Moving forward, Lieber says that they are conducting ongoing studies of new mesh designs having high large numbers of electrodes and multisite injections. “Moreover, our next steps include implantations of mesh electronics into tissues and organs other than the brain—for example, in the eye for in vivo recording of single retinal ganglion cells, in the spinal cord, in the muscle for studying signal propagation at the neuromuscular junction, and so on. We’re also beginning studies exploiting the unprecedented stability and absence of chronic immune response of the mesh electronics in Alzheimer’s and Parkinson’s disease models, and are working on implantation of mesh electronics in non-human primates subjects and human patients.”
They also see a wide range of current and potential applications benefitting from the use of their mesh probe, including spinal cord and neuromuscular junction implants, brain–machine interfaces, cyborg animals, natural and pathological aging (such as Alzheimer’s disease) with insight on how spatial memory and learning evolve as a function of age and disease stage. Moreover, by adding stimulation electrodes, being able to enable fine level feedback that can ameliorate or overcome the cognitive declines associated with aging and other neurodegenerative diseases.

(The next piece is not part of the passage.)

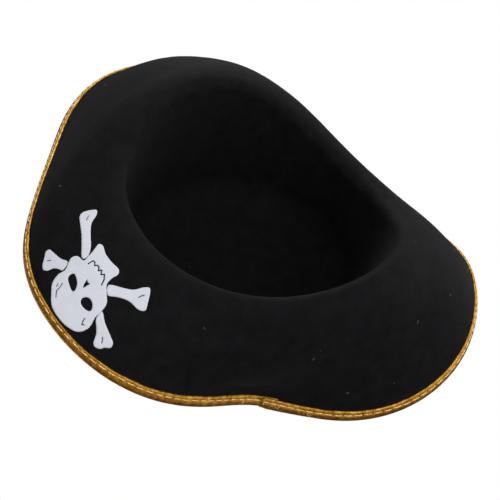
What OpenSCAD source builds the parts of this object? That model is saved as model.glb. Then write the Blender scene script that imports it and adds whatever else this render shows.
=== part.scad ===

As to other areas of research that might benefit from their study, Lieber says that in general, most areas of fundamental neuroscience research could benefit from mesh electronics’ unique capabilities of long-term stability and single neuron resolution. “In addition, almost any clinical/medical application that involves electrical recordings and/or stimulations will benefit from our studies. In addition to that mentioned above,” he concludes, “the mesh electronics should provide unique opportunities for brain-machine interfaces for tetraplegic patients, deep brain stimulations for the treatment of Parkinson’s disease, and neural prosthetics in general.”